### The exercise
Pull out every line of the listing below where "scene" appears.

### Dataset extract
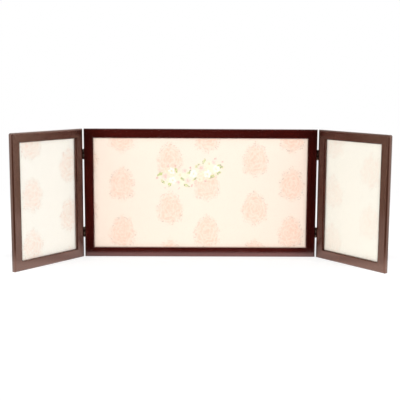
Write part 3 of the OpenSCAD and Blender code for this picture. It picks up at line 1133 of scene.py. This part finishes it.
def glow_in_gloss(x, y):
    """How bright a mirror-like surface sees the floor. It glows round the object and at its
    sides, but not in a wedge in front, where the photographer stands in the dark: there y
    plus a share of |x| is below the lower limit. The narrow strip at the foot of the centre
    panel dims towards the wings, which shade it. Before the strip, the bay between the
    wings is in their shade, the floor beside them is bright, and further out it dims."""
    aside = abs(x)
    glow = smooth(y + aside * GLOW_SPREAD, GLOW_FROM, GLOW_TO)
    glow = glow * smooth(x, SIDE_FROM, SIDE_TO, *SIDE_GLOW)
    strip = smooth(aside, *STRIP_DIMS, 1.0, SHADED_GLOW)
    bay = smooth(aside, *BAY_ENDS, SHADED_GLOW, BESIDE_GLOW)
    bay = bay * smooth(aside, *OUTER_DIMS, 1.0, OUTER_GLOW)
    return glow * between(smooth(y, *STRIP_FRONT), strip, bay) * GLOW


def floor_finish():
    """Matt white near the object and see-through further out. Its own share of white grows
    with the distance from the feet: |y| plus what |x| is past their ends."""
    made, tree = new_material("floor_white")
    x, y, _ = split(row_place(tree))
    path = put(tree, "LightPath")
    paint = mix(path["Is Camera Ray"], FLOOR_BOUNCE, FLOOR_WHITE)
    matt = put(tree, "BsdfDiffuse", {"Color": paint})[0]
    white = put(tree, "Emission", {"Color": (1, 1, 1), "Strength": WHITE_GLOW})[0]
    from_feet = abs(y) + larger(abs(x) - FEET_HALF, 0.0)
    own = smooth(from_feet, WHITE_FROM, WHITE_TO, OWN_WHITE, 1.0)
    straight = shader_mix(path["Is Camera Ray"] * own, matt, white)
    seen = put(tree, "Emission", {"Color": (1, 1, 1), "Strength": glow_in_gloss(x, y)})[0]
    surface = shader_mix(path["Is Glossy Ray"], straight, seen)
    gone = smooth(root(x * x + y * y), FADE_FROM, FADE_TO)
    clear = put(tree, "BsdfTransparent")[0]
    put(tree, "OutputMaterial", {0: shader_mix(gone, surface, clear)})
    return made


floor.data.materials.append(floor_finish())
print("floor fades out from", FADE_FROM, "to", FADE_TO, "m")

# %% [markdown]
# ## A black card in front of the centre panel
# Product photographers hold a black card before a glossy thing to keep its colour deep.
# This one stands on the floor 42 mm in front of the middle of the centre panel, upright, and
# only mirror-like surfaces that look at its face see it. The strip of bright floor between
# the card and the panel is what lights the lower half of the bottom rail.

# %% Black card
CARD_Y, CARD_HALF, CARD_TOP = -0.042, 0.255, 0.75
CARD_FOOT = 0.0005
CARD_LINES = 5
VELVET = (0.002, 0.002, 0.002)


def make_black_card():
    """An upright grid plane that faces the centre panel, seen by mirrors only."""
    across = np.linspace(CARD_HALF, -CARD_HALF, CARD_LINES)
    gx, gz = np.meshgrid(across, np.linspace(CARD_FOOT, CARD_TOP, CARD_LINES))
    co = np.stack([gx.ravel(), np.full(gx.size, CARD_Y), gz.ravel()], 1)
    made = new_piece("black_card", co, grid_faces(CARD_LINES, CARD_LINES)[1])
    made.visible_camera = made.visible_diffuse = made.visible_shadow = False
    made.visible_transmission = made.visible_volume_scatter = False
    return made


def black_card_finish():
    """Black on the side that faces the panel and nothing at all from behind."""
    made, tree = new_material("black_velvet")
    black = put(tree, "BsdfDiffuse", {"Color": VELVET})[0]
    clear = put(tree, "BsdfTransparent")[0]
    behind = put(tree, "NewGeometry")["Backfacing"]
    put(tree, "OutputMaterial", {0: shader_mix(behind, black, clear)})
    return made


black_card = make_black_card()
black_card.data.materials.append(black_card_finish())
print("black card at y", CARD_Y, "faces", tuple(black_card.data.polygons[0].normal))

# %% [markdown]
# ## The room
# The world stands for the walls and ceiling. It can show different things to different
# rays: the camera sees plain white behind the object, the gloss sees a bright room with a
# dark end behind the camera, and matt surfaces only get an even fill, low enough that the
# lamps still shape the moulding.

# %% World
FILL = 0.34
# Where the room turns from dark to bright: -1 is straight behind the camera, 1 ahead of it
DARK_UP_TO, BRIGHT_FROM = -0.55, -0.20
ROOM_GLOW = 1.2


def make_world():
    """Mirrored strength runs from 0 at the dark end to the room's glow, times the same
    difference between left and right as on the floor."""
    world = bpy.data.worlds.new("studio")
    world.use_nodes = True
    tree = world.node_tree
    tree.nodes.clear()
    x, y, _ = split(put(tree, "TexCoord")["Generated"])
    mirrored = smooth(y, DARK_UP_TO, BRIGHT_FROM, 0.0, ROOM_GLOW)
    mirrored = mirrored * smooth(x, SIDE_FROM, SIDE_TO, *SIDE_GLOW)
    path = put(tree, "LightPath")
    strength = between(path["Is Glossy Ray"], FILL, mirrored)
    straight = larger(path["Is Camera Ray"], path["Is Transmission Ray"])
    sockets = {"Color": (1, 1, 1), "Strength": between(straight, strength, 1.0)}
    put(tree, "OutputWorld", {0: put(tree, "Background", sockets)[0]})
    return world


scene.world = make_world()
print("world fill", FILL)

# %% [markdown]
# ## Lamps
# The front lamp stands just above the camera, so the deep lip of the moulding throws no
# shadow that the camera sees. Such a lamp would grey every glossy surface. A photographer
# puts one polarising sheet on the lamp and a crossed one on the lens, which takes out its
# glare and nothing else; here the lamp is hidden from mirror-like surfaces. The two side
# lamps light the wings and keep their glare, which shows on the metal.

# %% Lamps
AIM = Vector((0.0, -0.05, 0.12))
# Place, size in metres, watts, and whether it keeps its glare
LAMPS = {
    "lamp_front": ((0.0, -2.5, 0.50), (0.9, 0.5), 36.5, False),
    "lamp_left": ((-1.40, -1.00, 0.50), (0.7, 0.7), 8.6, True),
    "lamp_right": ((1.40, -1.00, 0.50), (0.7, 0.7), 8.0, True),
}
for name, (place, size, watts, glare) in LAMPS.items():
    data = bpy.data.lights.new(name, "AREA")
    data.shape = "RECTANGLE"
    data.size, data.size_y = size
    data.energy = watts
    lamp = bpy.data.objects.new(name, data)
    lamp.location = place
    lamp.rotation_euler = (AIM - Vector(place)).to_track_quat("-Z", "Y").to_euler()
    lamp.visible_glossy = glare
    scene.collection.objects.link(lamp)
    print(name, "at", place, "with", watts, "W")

### Task solution
Write part 3 of the OpenSCAD and Blender code for this picture. It picks up at line 1133 of scene.py. This part finishes it.
scene.world = make_world()
    scene.collection.objects.link(lamp)